Sure, you and a bunch of talented friends could make a game just with your summed will power, but that's usually a very rare case - it's really easy to lose focus when the reward ain't coming...


Iiii don't quite follow. You're a big company, you have say a thousand workers. They each have an annual salary of $80k

The company heads decide to make <this game>, and gather up a team of their workers. Why doesn't it go under as a company project, something that they do on their work time, and not getting paid additionally for it, follow me?
Who says they're getting paid extra, above and beyond their salaries?

When a company says "it cost us $X to make product Foo" they're generally factoring in employee compensation with that number.

Wielder of the Sacred Wands
[Work - ArenaNet] [Epoch Language] [Scribblings]


Who says they're getting paid extra, above and beyond their salaries?

When a company says "it cost us $X to make product Foo" they're generally factoring in employee compensation with that number.


Ohhh I didn't know that. Well that changes a lot of perspective on video game costs and whatnot. I always thought these mystical numbers came out from nowhere.
I think you're misunderstanding - it's not "extra pay" it's the budget for the game. It costs money to develop the project because that includes the employees salaries. In the business world, if you're paying someone a salary, they'd better be doing something for you. That number is the cost of working on this project instead of any other.

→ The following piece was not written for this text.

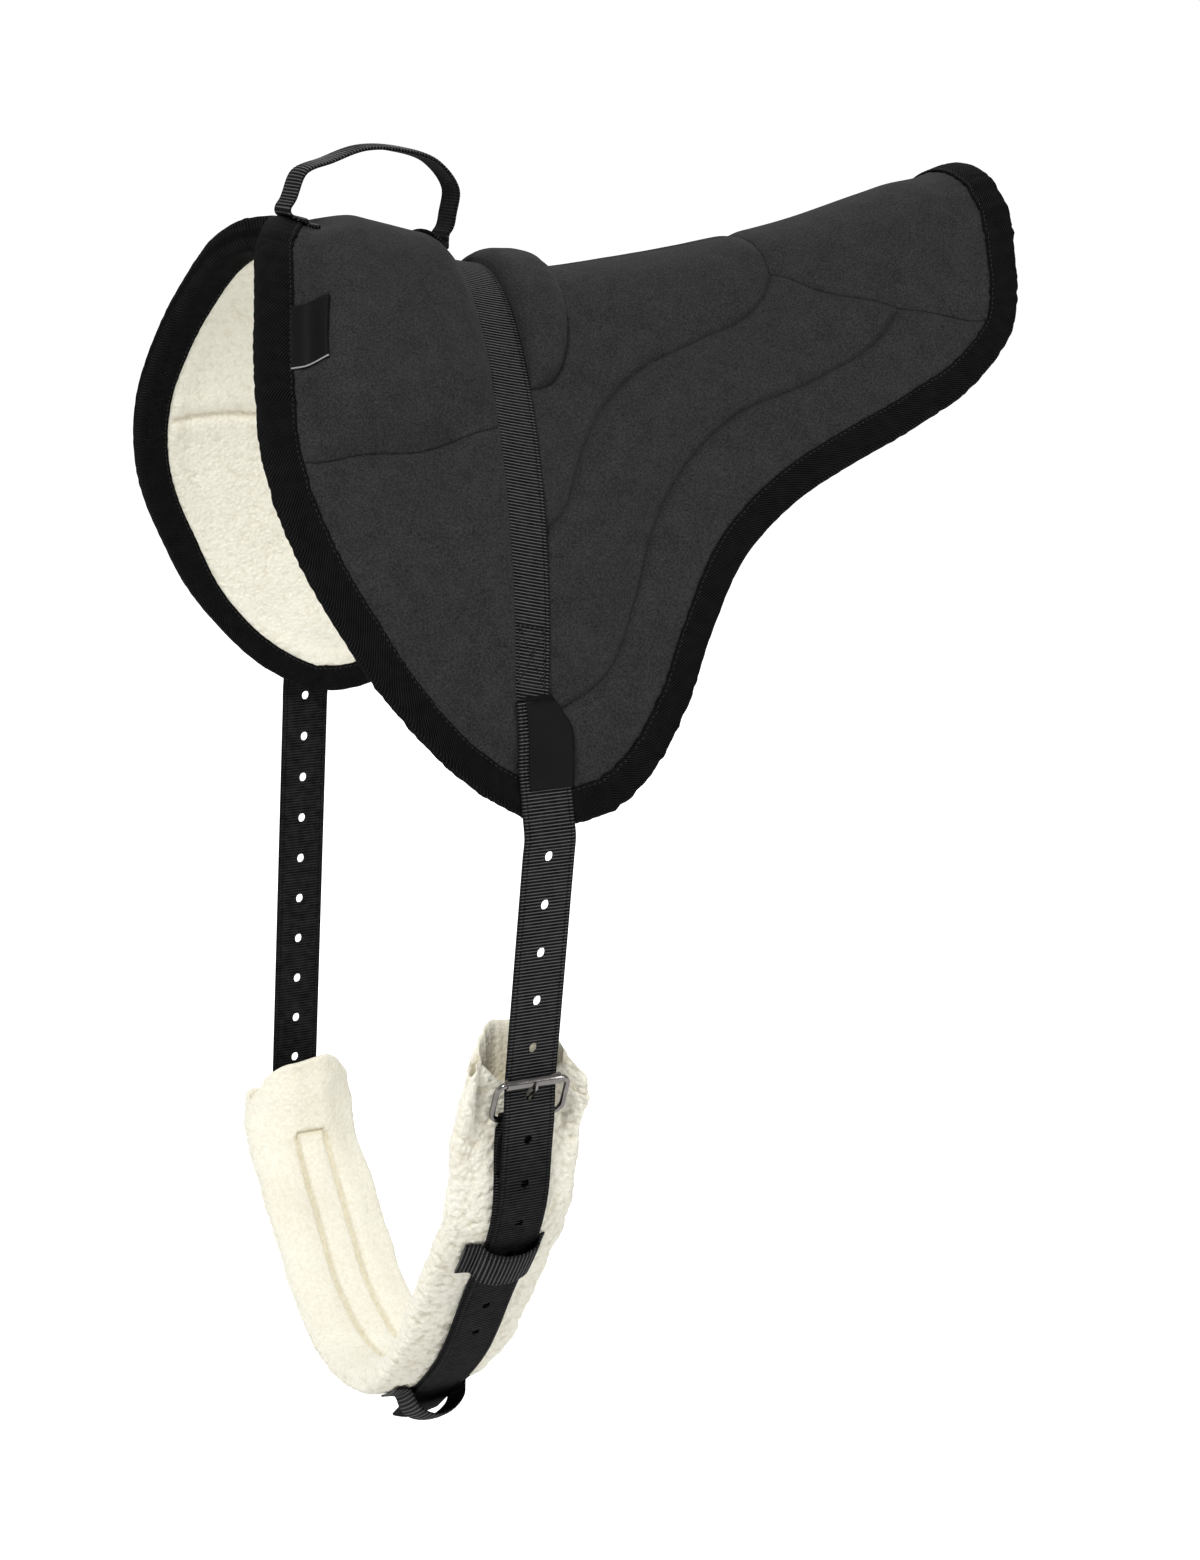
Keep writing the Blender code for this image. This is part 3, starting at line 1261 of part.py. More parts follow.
def make_girth_webbing(parent, buckles):
    """Webbing along the girth's outer face, folded round the chape bars and slotted there for the tongues."""
    rows = []
    ends = {}
    for side in (-1, 1):
        b = buckles[side]
        bar = girth_start(side) + BAR_DROP
        slot = LOOP_RADIUS + TONGUE_RADIUS + BUCKLE_GAP
        run = []
        for share in (1, 0.62, 0.32):
            s = share * CHAPE_LAP
            rise = FACE_DEPTH - BAR_DEPTH + FOLD_RADIUS - LAP_HEIGHT
            lift = LAP_HEIGHT + rise * smooth(1 - s / CHAPE_LAP * 1.15)
            run.append((outer_point(along_girth(side, bar + s), lift), False))
        run.append((b.at(0, BAR_DROP + slot, FOLD_RADIUS - BAR_DEPTH), True))
        for angle in (90, 120, 150, 180, 210, 240, 270):
            a = math.radians(angle)
            point = b.at(0, BAR_DROP + FOLD_RADIUS * math.cos(a), FOLD_RADIUS * math.sin(a) - BAR_DEPTH)
            run.append((point, True))
        run.append((b.at(0, BAR_DROP + slot, -FOLD_RADIUS - BAR_DEPTH), False))
        ends[side] = bar + 1.4 * slot
        rows.append(run)
    first, last = ends[-1], GIRTH.total - ends[1]
    inside = [s for s in GIRTH_STATIONS if first < s < last]
    stations = [first + (inside[0] - first) * k / 3 for k in range(3)] + inside
    stations += [last - (last - inside[-1]) * k / 3 for k in (2, 1, 0)]
    middle = [(outer_point(s, BASE_HEIGHT), False) for s in stations]
    far = rows[1]
    turned = [(point, far[k - 1][1] if k else False) for k, (point, _) in enumerate(far)][::-1]
    path = rows[0] + middle + turned
    across = np.array((-WEBBING_WIDTH, -TONGUE_SLOT_WIDTH, TONGUE_SLOT_WIDTH, WEBBING_WIDTH)) / 2
    made = bmesh.new()
    verts = [[made.verts.new(point + np.array([w, 0, 0])) for w in across] for point, _ in path]
    for k in range(len(path) - 1):
        for j in range(3):
            if j == 1 and path[k][1]:
                continue
            made.faces.new((verts[k][j], verts[k][j + 1], verts[k + 1][j + 1], verts[k + 1][j]))
    bmesh.ops.recalc_face_normals(made, faces=made.faces)
    mesh = bpy.data.meshes.new("girth_webbing")
    made.to_mesh(mesh)
    made.free()
    sheet("girth_webbing", mesh, WEBBING_THICKNESS, BLACK_WEBBING, offset=0.0, parent=parent)


def strap_keys(side):
    """Middle line of the tail, from the roller down the girth's outer face to its free end."""
    b = Buckle(side)
    bar = girth_start(side) + BAR_DROP
    keys = [b.at(0, s, 0) for s in (HINGE_GAP, 0.5 * BAR_DROP, BAR_DROP + LOOP_RADIUS)]
    over, under = OVER_LAP_HEIGHT, LAP_HEIGHT
    settle = (
        (0.62 * CHAPE_LAP, over + 0.55 * (FACE_DEPTH - over)), (CHAPE_LAP, over + 0.2 * (FACE_DEPTH - over)),
        (CHAPE_LAP + 0.3 * SETTLE_LENGTH, over), (CHAPE_LAP + 0.7 * SETTLE_LENGTH, 0.4 * over + 0.6 * under),
        (CHAPE_LAP + SETTLE_LENGTH, under),
    )
    for s, height in settle:
        keys.append(outer_point(along_girth(side, bar + s), height))
    left = BILLET_LENGTH - BUCKLE_DROPS[side] - BAR_DROP - LOOSE_END - CHAPE_LAP - SETTLE_LENGTH
    count = max(1, int(round(left / HOLE_PITCH)))
    for k in range(1, count + 1):
        keys.append(outer_point(along_girth(side, bar + CHAPE_LAP + SETTLE_LENGTH + left * k / count), under))
    d = keys[-1] - keys[-2]
    d /= np.linalg.norm(d)
    keys += [keys[-1] + d * LOOSE_END * k / 2 for k in (1, 2)]
    keys = np.array(keys)
    keys[:, 0] = np.interp(lengths(keys), (0, lengths(keys)[-1]), (b.origin[0], GIRTH(GIRTH.total / 2)[0]))
    return keys


TAILS = {side: Line(strap_keys(side)) for side in (-1, 1)}


def tail_height(side, s):
    """Height of the tail's middle plane over the girth's outer face at the girth's length s."""
    point, d, out = girth_frame(s)
    past = (TAILS[side].points - point) @ d
    away = np.abs((TAILS[side].points - point) @ out) > GIRTH_HALF_WIDTH * 2
    near = int(np.argmin(np.abs(past) + 2 * away))
    return float((TAILS[side].points[near] - point) @ out) - GIRTH_HALF_THICKNESS


def make_straps(side_name, side, strap_body, girth):
    """Hanging billet from the hem to the roller, and the tail beyond it."""
    top = hinge_point(side)
    d = strap_direction(side)
    drop = BUCKLE_DROPS[side]
    first = top + d * HINGE_GAP
    end = drop - (HINGE_GAP if side < 0 else FAR_END_GAP)
    line = Line(np.array([first, top + d * drop / 2, top + d * end]))
    hole = drop + tongue_hole_at() - HOLE_PITCH
    holes = []
    while hole > HOLE_LENGTH * 1.2 + HINGE_GAP:
        if hole < drop - HOLE_LENGTH * 1.2:
            holes.append((hole, HOLE_LENGTH))
        hole -= HOLE_PITCH
    ribbon(f"{side_name}_billet", along_line(line), line.total, holes[::-1], BLACK_WEBBING, strap_body)
    tail = TAILS[side]
    at = tongue_hole_at()
    holes = [(at, TONGUE_HOLE_LENGTH)]
    while len(holes) < TAIL_HOLES and at + 2 * HOLE_PITCH < tail.total:
        at += HOLE_PITCH
        holes.append((at, HOLE_LENGTH))
    name = f"{side_name}_billet_tail"
    ribbon(name, along_line(tail), tail.total, holes, BLACK_WEBBING, girth, point=POINT_LENGTH)


def make_keeper(name, side, s, girth):
    """Webbing loop round the tail: flat flaps on the fleece at both sides and a bridge over the tail."""
    low = WEBBING_GAP + KEEPER_THICKNESS / 2
    edge = WEBBING_WIDTH / 2 + 2 * WEBBING_GAP + KEEPER_THICKNESS / 2
    rows = []
    for k in range(4):
        at = along_girth(side, s + KEEPER_WIDTH * (k / 3 - 0.5))
        point, _, out = girth_frame(at)
        over = tail_height(side, at) + WEBBING_THICKNESS / 2 + WEBBING_GAP + KEEPER_THICKNESS / 2
        profile = (
            (-edge - KEEPER_FLAP, low), (-edge - 0.4 * KEEPER_FLAP, low), (-edge, low + 0.25 * (over - low)),
            (-edge, low + 0.8 * (over - low)), (-0.93 * edge, over), (0, over + 0.06 * (over - low)),
            (0.93 * edge, over), (edge, low + 0.8 * (over - low)), (edge, low + 0.25 * (over - low)),
            (edge + 0.4 * KEEPER_FLAP, low),
        )
        rows.append([point + np.array([x, 0, 0]) + out * (GIRTH_HALF_THICKNESS + n) for x, n in profile])
    grid = np.array(rows)
    out = girth_frame(along_girth(side, s))[2]
    mesh = open_mesh(name, grid, grid + out * KEEPER_THICKNESS)
    sheet(name, mesh, KEEPER_THICKNESS, BLACK_WEBBING, offset=0.0, parent=girth)


# Handle and labels


def crown_point(x, height):
    return pad_point(np.array([x, 0.0]), height)


def pommel_top(x):
    """Height of the pommel on the spine, or of the binding where that lies higher."""
    p = np.array([x, 0.0])
    bound = float(distance(p, HEM)) < BINDING_WIDTH + BINDING_MARGIN
    return max(float(front_top(p)), float(hem_half(p)) + (WEBBING_GAP + BINDING_THICKNESS if bound else 0))


def handle_ends():
    """Pivot points of the handle, above its two sewn ends."""
    radius = HANDLE_WIDTH / 2
    rise = HANDLE_FOOT_SHARE * radius + HANDLE_THICKNESS
    front = crown_point(HANDLE_FRONT_X, pommel_top(HANDLE_FRONT_X))
    rear = crown_point(HANDLE_REAR_X, pommel_top(HANDLE_REAR_X))
    front = front + np.array([HANDLE_FRONT_LEAN, 0, 1]) * rise
    rear = rear + np.array([HANDLE_REAR_FOOT_LEAN, 0, 1]) * rise
    return front, rear


def make_handle(handle_body, seat):
    front, rear = handle_ends()
    radius = HANDLE_WIDTH / 2
    middle_x = (front[0] + rear[0]) / 2
    top = float(crown_point(middle_x, pommel_top(middle_x))[2]) + HANDLE_RISE
    lean_front = np.array([HANDLE_FRONT_LEAN, 0, 1])
    lean_rear = np.array([HANDLE_REAR_LEAN, 0, 1])
    lean_front /= np.linalg.norm(lean_front)
    lean_rear /= np.linalg.norm(lean_rear)
    keys = [
        front - lean_front * radius, front, front + lean_front * 0.55 * radius,
        (front[0] + 0.20 * (rear[0] - front[0]), 0, top - 0.16 * HANDLE_RISE),
        (front[0] + 0.42 * (rear[0] - front[0]), 0, top),
        (front[0] + 0.66 * (rear[0] - front[0]), 0, top - 0.02 * HANDLE_RISE),
        (front[0] + 0.90 * (rear[0] - front[0]), 0, top - 0.20 * HANDLE_RISE),
        rear + lean_rear * 0.9 * radius, rear, rear - lean_rear * radius,
    ]
    line = Line(np.array(keys, float))
    s = np.concatenate([
        radius * (1 - np.cos(np.radians((3, 22, 45, 68, 90)))),
        np.linspace(radius, line.total - radius, 13)[1:-1],
        line.total - radius * (1 - np.cos(np.radians((90, 68, 45, 22, 3)))),
    ])
    end = np.minimum(s, line.total - s)
    half = np.where(end < radius, np.sqrt(np.maximum(radius**2 - (radius - end) ** 2, 0)), radius)
    w = np.array((-1, -0.5, 0, 0.5, 1))
    grid = np.array([[line(a) + np.array([0, b * h, 0]) for b in w] for a, h in zip(s, half)])
    middle = line(line.total / 2)
    outward = grid + (grid - np.array([middle[0], 0, front[2] - HANDLE_RISE])) * 0.1
    mesh = open_mesh("handle", grid, outward)
    sheet("handle", mesh, HANDLE_THICKNESS, BLACK_WEBBING, offset=0.0, parent=handle_body)
    for name, pivot, lean, x, way in (
        ("handle_front_tab", front, lean_front, HANDLE_FRONT_X, 1),
        ("handle_rear_tab", rear, lean_rear, HANDLE_REAR_X, -1),
    ):
        y = np.linspace(-1, 1, 9) * radius * 0.93
        reach = radius + HANDLE_PIVOT_GAP
        rows = []
        for k in range(4):
            p = np.stack([np.full(9, x + way * HANDLE_TAB * (1 - k / 3)), y], axis=-1)
            bound = smooth((2 * BINDING_WIDTH - distance(folded(p), HEM)) / BINDING_WIDTH * 2)
            lift = HANDLE_TAB_GAP + HANDLE_THICKNESS / 2 + (WEBBING_GAP + BINDING_THICKNESS) * bound
            rows.append(seat.at(p, lift))
        low = pivot - lean * (reach + 0.08 * radius)
        rows.append(np.array([low + np.array([0, b, 0]) for b in y]))
        rows.append(np.array([pivot - lean * math.sqrt(reach**2 - b**2) + np.array([0, b, 0]) for b in y]))
        grid = np.array(rows)
        outward = grid + np.array([-way * 1.0, 0, 1.0]) * HANDLE_THICKNESS
        sheet(name, open_mesh(name, grid, outward), HANDLE_THICKNESS, BLACK_WEBBING, offset=0.0)
    return front, rear


def make_side_label(seat):
    """Woven label folded in half and sewn beside the front binding, near side, bare."""
    t = SIDE_LABEL_DROP + SIDE_LABEL_LENGTH * np.linspace(0, 1, 5)
    hem = inset(FRONT_HEM, BINDING_WIDTH + 2 * BINDING_MARGIN)
    front = np.interp(t, hem[:, 1], hem[:, 0])
    u = np.linspace(0, 1, 4)[None, :]
    p = np.stack([front[:, None] + u * SIDE_LABEL_WIDTH, -t[:, None] + 0 * u], axis=-1)
    lift = np.full(p.shape[:-1], WEBBING_GAP + LABEL_THICKNESS)
    mesh = open_mesh("side_label", seat.at(p, lift), seat.at(p, lift + LABEL_THICKNESS))
    sheet("side_label", mesh, 2 * LABEL_THICKNESS, LABEL, offset=0.0)


def empty_at(name, place, parent=None):
    obj = bpy.data.objects.new(name, None)
    bpy.data.collections[COLLECTION].objects.link(obj)
    obj.location = Vector(place)
    return obj


def main():
    for obj in list(bpy.data.objects):
        bpy.data.objects.remove(obj, do_unlink=True)
    parts = bpy.data.collections.new(COLLECTION)
    bpy.context.scene.collection.children.link(parts)

    seat = make_pad()
    for side_name, side in SIDES:
        make_billet_anchor(side_name, side)
    make_side_label(seat)
    front, rear = handle_ends()
    make_handle(empty_at("handle_pivot", front), seat)

    girth = empty_at("girth_pivot", roller_point(-1))
    make_girth_sleeve(girth)
    buckles = {side: Buckle(side) for _, side in SIDES}
    make_girth_webbing(girth, buckles)
    for side_name, side in SIDES:
        b = buckles[side]
        strap_body = empty_at(f"{side_name}_strap_pivot", hinge_point(side))
        make_straps(side_name, side, strap_body, girth)
        roller_body = empty_at(f"{side_name}_roller_axis", b.at(0, 0, ROLLER_HEIGHT))
        tongue_body = empty_at(f"{side_name}_tongue_axis", b.at(0, BAR_DROP, -BAR_DEPTH))
        make_buckle(side_name, b, girth, roller_body, tongue_body)
        make_keeper(f"{side_name}_upper_keeper", side, UPPER_KEEPER_AT, girth)
    make_keeper("lower_keeper", -1, LOWER_KEEPER_AT, girth)
    for place in (hinge_point(-1), hinge_point(1), roller_point(-1), roller_point(1), front, rear):
        print("pivot", np.round(place, 5).tolist())
    for b in buckles.values():
        roller, bar = b.at(0, 0, ROLLER_HEIGHT), b.at(0, BAR_DROP, -BAR_DEPTH)
        print("roller", np.round(roller, 5).tolist(), "bar", np.round(bar, 5).tolist())


main()
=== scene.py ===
"""Looks of the bareback pad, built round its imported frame.

The pad is planned flat, as it would be cut: x runs from front to rear, and t is the length over the back from the
spine, below zero on the near side. BackSurface lays a flat point on the back's curve. Lengths are in metres.
"""

import logging
import math
from dataclasses import dataclass, field
from enum import Enum
from typing import Callable, Mapping, Sequence

import bpy
import numpy as np
from mathutils import Matrix, Vector, noise
from mathutils.geometry import delaunay_2d_cdt


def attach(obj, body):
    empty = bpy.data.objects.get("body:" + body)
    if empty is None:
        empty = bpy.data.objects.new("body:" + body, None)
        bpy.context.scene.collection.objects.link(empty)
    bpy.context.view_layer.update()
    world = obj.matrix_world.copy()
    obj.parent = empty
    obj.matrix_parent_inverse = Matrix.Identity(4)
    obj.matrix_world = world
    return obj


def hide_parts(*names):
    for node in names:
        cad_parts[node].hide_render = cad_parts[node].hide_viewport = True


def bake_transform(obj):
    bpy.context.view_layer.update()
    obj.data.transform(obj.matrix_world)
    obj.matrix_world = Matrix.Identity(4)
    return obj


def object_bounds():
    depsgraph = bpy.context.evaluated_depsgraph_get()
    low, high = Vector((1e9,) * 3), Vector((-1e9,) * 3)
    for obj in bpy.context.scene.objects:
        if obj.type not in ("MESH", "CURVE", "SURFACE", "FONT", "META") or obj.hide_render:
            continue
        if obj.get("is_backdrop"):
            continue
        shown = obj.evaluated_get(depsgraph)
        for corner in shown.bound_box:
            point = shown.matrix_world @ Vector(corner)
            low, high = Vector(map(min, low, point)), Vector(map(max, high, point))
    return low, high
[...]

The money to pay the staff has to come from the company's own coffers as an investment.

Yes, the programmers might already work for them, but in business, that money still has to come from somewhere, and be accounted for.

If I'm starting a project that needs 5 employees, and I know those employees are paid $52,000 a year (1,000$ a week) and my estimated time to be finished is 1 year, then that's going to cost me 260,000$ to launch the game. Just because I've already hired them, doesn't mean that money doesn't have to come from my reserves.